Alangkah menyenangkannya, jika praktek knowledge management atau manajemen pengethauan ini kita gunakan dalam euphoria demokrasi. Menghimpun dan memastikan bahwa segala bentuk pengetahuan yang masyarakat miliki sudah cukup untuk membantu dalam pengambilan keputusan. Tentu saja, dalam praktiknya pengetahuan perlu melewati beberapa tahapan agar dapat diterima sebagai sebuah kebenaran yang hakiki, untuk itu manajemen pengetahuan mengajak setiap masyarakat untuk tidak hanya menrima informasi saja, melainkan melakukan validasi atas apa yang mereka dapatkan. Hal ini bertujuan untuk memastikan bahwa apa yang diperoleh adalah sebuah gambaran kebenaran dan fakta yang terjadi dilapangan.
Tidak hanya itu, gagasan-gagasan yang disampaikan setiap paslon tentunya harus kita posisikan sebagai sebuah capaian masa depan yang kira-kira jalannya telah dipersiapkan matang-matang sehingga tidak hanya menjadi sebuah informasi yang sifatnya sekali dalam lima tahun disampaikan.
Dalam sebuah tulisan di media sosial, ada narasi menarik yang tersampaikan, bahwa dalam kondisi pemilu seperti ini jadilah santai dalam menyikapi dan memilih calon pemimpin, ikutilah Langkah-langkah persis seperti kalian akan mendaftar kerja disebuah perusahaan. Mulailah dengan melihat berkas syarat utama, ijazah (pendidikan), suratk keterangan berbadan sehat, surat kelakuan baik dan catatan kepolisian dan berkas lainnya. Persis seperti apa yang kalian rasakan saat mengurus itu semua, lalu cobalah untuk simak dan pelajari setiap dokumen yang ada hingga akhirnya mewawancarai melalui gagasan dan cara komunikasi yang mereka tampilkan. Jika masyarakat kecil begitu panjang proses memperoleh pekerjaan dengan posisi bawahan, maka tentu harusnya lebih rumit lagi proses dalam memperoleh jabatan sebagai orang nomor satu di negeri ini.

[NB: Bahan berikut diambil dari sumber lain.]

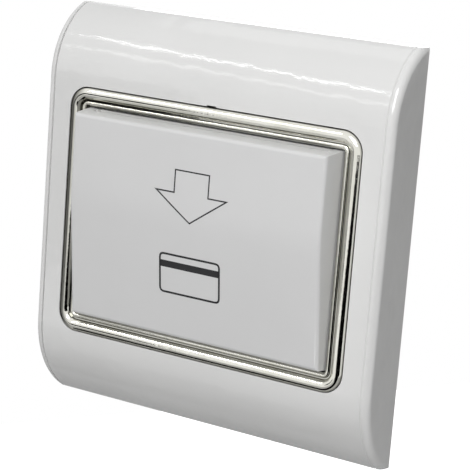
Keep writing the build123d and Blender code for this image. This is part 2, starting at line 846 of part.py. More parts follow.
# Power board
relay_length = board_height * relay_length_share
relay_low_z = relay_place_z - relay_length / 2
relay_pin_spread = corners(relay_width / 2 - relay_pin_inset, relay_length / 2 - relay_pin_inset)
relay_pin_places = [(relay_x + x, relay_place_z + z) for x, z in relay_pin_spread]
with BuildPart() as power_board:
    with BuildSketch(plane_out(board_back)):
        RectangleRounded(board_width, board_height, board_corner)
        with Locations(*post_places):
            Circle(board_screw_radius + slip, mode=Mode.SUBTRACT)
        with Locations(*link_pin_places):
            Circle(link_pin_width, mode=Mode.SUBTRACT)
        with Locations(*relay_pin_places):
            Circle(relay_pin_radius + relay_pin_hole_gap, mode=Mode.SUBTRACT)
        with Locations(*[(x, bar_end_z - bar_thickness / 2) for x in pole_xs]):
            Rectangle(bar_width + 2 * slip, bar_thickness + 2 * slip, mode=Mode.SUBTRACT)
    extrude(amount=board_thickness)
save(power_board, "power_board")


# Terminal block, open towards the board
with BuildPart() as terminal_block:
    with BuildSketch(clamp_plane(0)):
        with Locations((0, block_middle_z)):
            Rectangle(block_width, block_height)
    extrude(amount=-block_top)
    with BuildSketch(clamp_plane(0)):
        with Locations(*pole_places):
            Rectangle(cage_width + 2 * cage_play, cage_length + 2 * cage_play)
    extrude(amount=-cavity_top, mode=Mode.SUBTRACT)
    with BuildSketch(clamp_plane(0)):
        with Locations(*pole_places):
            Circle(clamp_screw_radius + slip)
    extrude(amount=-block_top, mode=Mode.SUBTRACT)
    with BuildSketch(clamp_plane(head_low)):
        with Locations(*pole_places):
            Circle(clamp_head_radius + slip)
    extrude(amount=-block_top, mode=Mode.SUBTRACT)
    with BuildSketch(clamp_plane(0)):
        with Locations(*[(x, cavity_top_z) for x in pole_xs]):
            Rectangle(bar_width + 2 * slip, bar_reach + slip, align=(Align.CENTER, Align.MIN))
    extrude(amount=-bar_top - slip, mode=Mode.SUBTRACT)
    with BuildSketch(Plane.XY.offset(block_low_z - overrun)):
        with Locations(*[(x, window_low + wire_gap / 2 - board_back) for x in pole_xs]):
            Rectangle(window_width, wire_gap)
    extrude(amount=entry_wall + 2 * overrun, mode=Mode.SUBTRACT)
save(terminal_block, "terminal_block")

with BuildPart() as terminal_bars:
    with BuildSketch(clamp_plane(bar_low)):
        with Locations(*[(x, bar_end_z) for x in pole_xs]):
            Rectangle(bar_width, bar_end_z - cavity_low_z - running_gap, align=(Align.CENTER, Align.MAX))
    extrude(amount=-bar_thickness)
    with BuildSketch(clamp_plane(bar_top)):
        with Locations(*[(x, bar_end_z) for x in pole_xs]):
            Rectangle(bar_width, bar_thickness, align=(Align.CENTER, Align.MAX))
    extrude(amount=bar_top + board_thickness + solder_stub)
save(terminal_bars, "terminal_bars")

for pole, place in enumerate(pole_places, start=1):
    with BuildPart() as terminal_screw:
        with BuildSketch(clamp_plane(bar_top + slip)):
            with Locations(place):
                Circle(clamp_screw_radius)
        extrude(amount=bar_top + slip - head_low)
        with BuildSketch(clamp_plane(head_low)):
            with Locations(place):
                Circle(clamp_head_radius)
        extrude(amount=-clamp_head_height)
        chamfer(terminal_screw.edges().group_by(Axis.Y)[-1], slip)
        with BuildSketch(clamp_plane(head_low + clamp_head_height)):
            with Locations(place):
                Rectangle(clamp_cross_length, clamp_cross_width)
                Rectangle(clamp_cross_width, clamp_cross_length)
        extrude(amount=clamp_cross_depth, mode=Mode.SUBTRACT)
    save(terminal_screw, f"terminal_screw_{pole}")

    with BuildPart() as terminal_cage:
        with BuildSketch(clamp_plane(cage_base_gap)):
            with Locations(place):
                Rectangle(cage_width, cage_length)
        extrude(amount=cage_base_gap - cage_top)
        with BuildSketch(Plane.XY.offset(cavity_low_z)):
            with Locations((place[0], (window_low + nut_low) / 2 - board_back)):
                Rectangle(window_width, nut_low - window_low)
        extrude(amount=cage_length + 2 * cage_play, mode=Mode.SUBTRACT)
        with BuildSketch(clamp_plane(nut_low - slip)):
            with Locations(place):
                Circle(clamp_screw_radius + clamp_screw_fit)
        extrude(amount=-cage_nut - 2 * slip, mode=Mode.SUBTRACT)
    save(terminal_cage, f"terminal_cage_{pole}")


# Relay: lengths run up from its lower end, heights from the power board towards the room
relay_inner_width = relay_width - 2 * relay_wall
relay_inner_length = relay_length - 2 * relay_wall
coil_axis_y = -board_front - coil_axis_height
bobbin_start = yoke_leg_start + iron_thickness + slip
coil_start = bobbin_start + bobbin_flange
coil_length = relay_length - coil_end_room
coil_end = coil_start + coil_length
bobbin_end = coil_end + bobbin_flange
core_head_start = bobbin_end + slip
pole_face = core_head_start + core_head_length
armature_face = pole_face + armature_gap
roof_end = armature_face - armature_hinge_gap
roof_low = coil_axis_height + bobbin_flange_radius + slip
roof_top = roof_low + roof_thickness
hinge_height = roof_top - armature_thickness / 2
rivet_middle = relay_base_height + rivet_rise
leaf_face = armature_face + armature_thickness
moving_front = leaf_face - rivet_height
moving_back = leaf_face + leaf_thickness + rivet_height
closing_travel = (hinge_height - rivet_middle + rivet_radius) * sin(radians(armature_angle))
open_contact_face = moving_front - closing_travel - slip / 2
shut_contact_face = moving_back + contact_gap


def relay_point(length, height):
    """A point of the relay's side view."""
    return (-board_front - height, relay_low_z + length)


def relay_side(x):
    """The plane of the relay's side view, at a place along X."""
    return Plane.YZ.offset(x)


with BuildPart() as relay_base:
    with BuildSketch(plane_out(board_front)):
        with Locations((relay_x, relay_place_z)):
            Rectangle(relay_inner_width - 2 * slip, relay_inner_length - 2 * slip)
    extrude(amount=relay_base_height)
save(relay_base, "relay_base")

with BuildPart() as relay_case:
    with BuildSketch(plane_out(board_front)):
        with Locations((relay_x, relay_place_z)):
            RectangleRounded(relay_width, relay_length, relay_corner)
    extrude(amount=relay_height)
    fillet(relay_case.edges().group_by(Axis.Y)[0], relay_wall / 2)
    with BuildSketch(plane_out(board_front)):
        with Locations((relay_x, relay_place_z)):
            Rectangle(relay_inner_width, relay_inner_length)
    extrude(amount=relay_height - relay_wall, mode=Mode.SUBTRACT)
save(relay_case, "relay_case")

with BuildPart() as relay_pins:
    with BuildSketch(plane_out(board_back - solder_stub)):
        with Locations(*relay_pin_places):
            Circle(relay_pin_radius)
    extrude(amount=board_thickness + solder_stub)
save(relay_pins, "relay_pins")

coil_axis = Axis((relay_x, coil_axis_y, 0), (0, 0, 1))
with BuildPart() as relay_bobbin:
    with BuildSketch(relay_side(relay_x)):
        with BuildLine():
            bore = coil_axis_height + core_radius + core_fit
            barrel = bore + bobbin_wall
            rim = coil_axis_height + bobbin_flange_radius
            Polyline(
                relay_point(bobbin_start, bore),
                relay_point(bobbin_start, rim),
                relay_point(coil_start, rim),
                relay_point(coil_start, barrel),
                relay_point(coil_end, barrel),
                relay_point(coil_end, rim),
                relay_point(bobbin_end, rim),
                relay_point(bobbin_end, bore),
                close=True,
            )
        make_face()
    revolve(axis=coil_axis)
save(relay_bobbin, "relay_bobbin")

with BuildPart() as relay_coil:
    with BuildSketch(Plane.XY.offset(relay_low_z + coil_start)):
        with Locations((relay_x, coil_axis_y)):
            Circle(coil_radius)
            Circle(core_radius + core_fit + bobbin_wall, mode=Mode.SUBTRACT)
    extrude(amount=coil_length)
save(relay_coil, "relay_coil")

with BuildPart() as relay_core:
    with BuildSketch(Plane.XY.offset(relay_low_z + yoke_leg_start)):
        with Locations((relay_x, coil_axis_y)):
            Circle(core_radius)
    extrude(amount=pole_face - yoke_leg_start)
    with BuildSketch(Plane.XY.offset(relay_low_z + core_head_start)):
        with Locations((relay_x, coil_axis_y)):
            Circle(core_head_radius)
    extrude(amount=core_head_length)
save(relay_core, "relay_core")

with BuildPart() as relay_yoke:
    with BuildSketch(relay_side(relay_x - iron_width / 2)):
        with BuildLine():
            Polyline(
                relay_point(yoke_leg_start, relay_base_height),
                relay_point(yoke_leg_start, roof_top),
                relay_point(roof_end, roof_top),
                relay_point(roof_end, roof_low),
                relay_point(yoke_leg_start + iron_thickness, roof_low),
                relay_point(yoke_leg_start + iron_thickness, relay_base_height),
                close=True,
            )
        make_face()
    extrude(amount=iron_width)
    with BuildSketch(Plane.XY.offset(relay_low_z)):
        with Locations((relay_x, coil_axis_y)):
            Circle(core_radius + core_fit)
    extrude(amount=coil_start, mode=Mode.SUBTRACT)
save(relay_yoke, "relay_yoke")

with BuildPart() as relay_armature:
    with BuildSketch(relay_side(relay_x - iron_width / 2)):
        with BuildLine():
            armature = Polyline(
                relay_point(leaf_face, hinge_height),
                relay_point(leaf_face, roof_top - armature_drop),
                relay_point(armature_face, roof_top - armature_drop),
                relay_point(armature_face, hinge_height),
            )
            hinge_top = relay_point(armature_face + armature_thickness / 2, roof_top)
            ThreePointArc(armature @ 1, hinge_top, armature @ 0)
        make_face()
    extrude(amount=iron_width)
save(relay_armature, "relay_armature")


def rivet_plane(length):
    """A plane across the relay's contacts, at a length from its lower end."""
    return Plane.XY.offset(relay_low_z + length)


rivet_place = (relay_x, -board_front - rivet_middle)
with BuildPart() as contact_leaf:
    with BuildSketch(rivet_plane(leaf_face)):
        with Locations((relay_x, rivet_radius - board_front - rivet_middle)):
            Rectangle(leaf_width, leaf_length, align=(Align.CENTER, Align.MAX))
    extrude(amount=leaf_thickness)
    with BuildSketch(rivet_plane(moving_front)):
        with Locations(rivet_place):
            Circle(rivet_radius)
    extrude(amount=moving_back - moving_front)
save(contact_leaf, "contact_leaf")

with BuildPart() as fixed_contacts:
    for rivet_start, blade_start in (
        (open_contact_face - rivet_height, open_contact_face - rivet_height - blade_thickness),
        (shut_contact_face, shut_contact_face + rivet_height),
    ):
        with BuildSketch(rivet_plane(rivet_start)):
            with Locations(rivet_place):
                Circle(rivet_radius)
        extrude(amount=rivet_height)
        with BuildSketch(rivet_plane(blade_start)):
            with Locations((relay_x, -board_front - relay_base_height)):
                Rectangle(leaf_width, blade_height, align=(Align.CENTER, Align.MAX))
        extrude(amount=blade_thickness)
save(fixed_contacts, "fixed_contacts")


# Other parts on the power board
def board_place(shares):
    """A place on the power board, given as shares of half its width and height."""
    return (shares[0] * board_width / 2, shares[1] * board_height / 2)


def board_block(size, shares):
    """A moulded block that stands on the power board."""
    with BuildPart() as block:
        with BuildSketch(plane_out(board_front)):
            with Locations(board_place(shares)):
                Rectangle(size[0], size[1])
        extrude(amount=size[2])
        fillet(block.edges().filter_by(Axis.Y) + block.edges().group_by(Axis.Y)[0], part_corner)
    return block


save(board_block(line_capacitor_size, line_capacitor_shares), "line_capacitor")
save(board_block(rectifier_size, rectifier_shares), "bridge_rectifier")
save(board_block(control_chip_size, control_chip_shares), "control_chip")
save(board_block(fuse_size, fuse_shares), "line_fuse")

varistor_x, varistor_z = board_place(varistor_shares)
with BuildPart() as varistor:
    with BuildSketch(Plane.YZ.offset(varistor_x - varistor_thickness / 2)):
        with Locations((-board_front - varistor_lead_length - varistor_radius, varistor_z)):
            Circle(varistor_radius)
    extrude(amount=varistor_thickness)
    fillet(varistor.edges(), varistor_thickness / 4)
    with BuildSketch(plane_out(board_front)):
        with Locations(
            (varistor_x, varistor_z - varistor_lead_spacing / 2),
            (varistor_x, varistor_z + varistor_lead_spacing / 2),
        ):
            Circle(varistor_lead_radius)
    extrude(amount=varistor_lead_length + varistor_radius / 2)
save(varistor, "varistor")

with BuildPart() as filter_capacitors:
    for radius, height, shares in zip(filter_radii, filter_heights, filter_shares):
        place = board_place(shares)
        with BuildSketch(plane_out(board_front)):
            with Locations(place):
                Circle(radius)
        extrude(amount=height)
        with BuildSketch(plane_out(board_front + filter_groove_rise)):
            with Locations(place):
                Circle(radius + overrun)
                Circle(radius - filter_groove, mode=Mode.SUBTRACT)
        extrude(amount=2 * filter_groove, mode=Mode.SUBTRACT)
save(filter_capacitors, "filter_capacitors")
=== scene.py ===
"""Finishes, printed marks and studio for a hotel key card switch, on its fixed CAD frame."""
import math

import bmesh
import bpy
from bpy.props import FloatProperty, FloatVectorProperty, IntProperty, PointerProperty
from mathutils import Matrix, Vector


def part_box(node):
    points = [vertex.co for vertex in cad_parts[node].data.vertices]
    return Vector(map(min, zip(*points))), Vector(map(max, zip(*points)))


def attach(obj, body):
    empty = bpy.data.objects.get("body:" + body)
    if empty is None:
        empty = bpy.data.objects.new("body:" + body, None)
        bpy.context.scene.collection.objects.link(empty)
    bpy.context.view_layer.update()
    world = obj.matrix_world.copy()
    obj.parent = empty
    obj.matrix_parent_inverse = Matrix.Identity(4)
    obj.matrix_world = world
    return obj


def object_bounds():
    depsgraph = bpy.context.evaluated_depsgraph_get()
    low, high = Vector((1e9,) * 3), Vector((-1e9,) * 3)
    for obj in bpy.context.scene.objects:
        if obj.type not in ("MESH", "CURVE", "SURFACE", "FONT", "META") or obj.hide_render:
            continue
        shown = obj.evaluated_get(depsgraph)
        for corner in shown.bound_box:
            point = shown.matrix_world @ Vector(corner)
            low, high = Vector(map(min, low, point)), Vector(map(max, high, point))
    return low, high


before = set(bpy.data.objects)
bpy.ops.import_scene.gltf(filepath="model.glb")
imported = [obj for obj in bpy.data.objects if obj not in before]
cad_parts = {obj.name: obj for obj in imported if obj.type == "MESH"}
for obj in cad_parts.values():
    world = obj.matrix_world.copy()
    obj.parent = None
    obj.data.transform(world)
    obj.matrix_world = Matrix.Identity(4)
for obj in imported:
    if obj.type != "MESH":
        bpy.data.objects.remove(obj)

bl_info = {
    "name": "Hotel Key Card Switch",
    "version": (1, 0, 0),
    "blender": (4, 5, 0),
    "location": "View3D > Sidebar > Card Switch",
    "description": "Dresses the key card switch with its finishes, printed marks and studio",
    "category": "Object",
}

MM = 0.001
CAD_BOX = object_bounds()
RING_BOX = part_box("chrome_ring")
READER_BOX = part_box("reader_board")
CHIP_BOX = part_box("reader_chip")
ROOT = "wall_unit"
INSERT = "card_insert"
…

Terakhir, kita Kembali menguatkan masing-masing dan terus bergandeng tangan bahwa pemilu harus kita meriahkan, namun pengetahuan harus kita libatkan, dan firman Allah dalam Alquran surah At-Tin ayat 4 “sungguh kami telah menciptakan manusia dalam bentuk yang sebaik-baiknya” harus tetap kita junjung agar nilai-nilai kemanusian dan persatuan terus terjaga.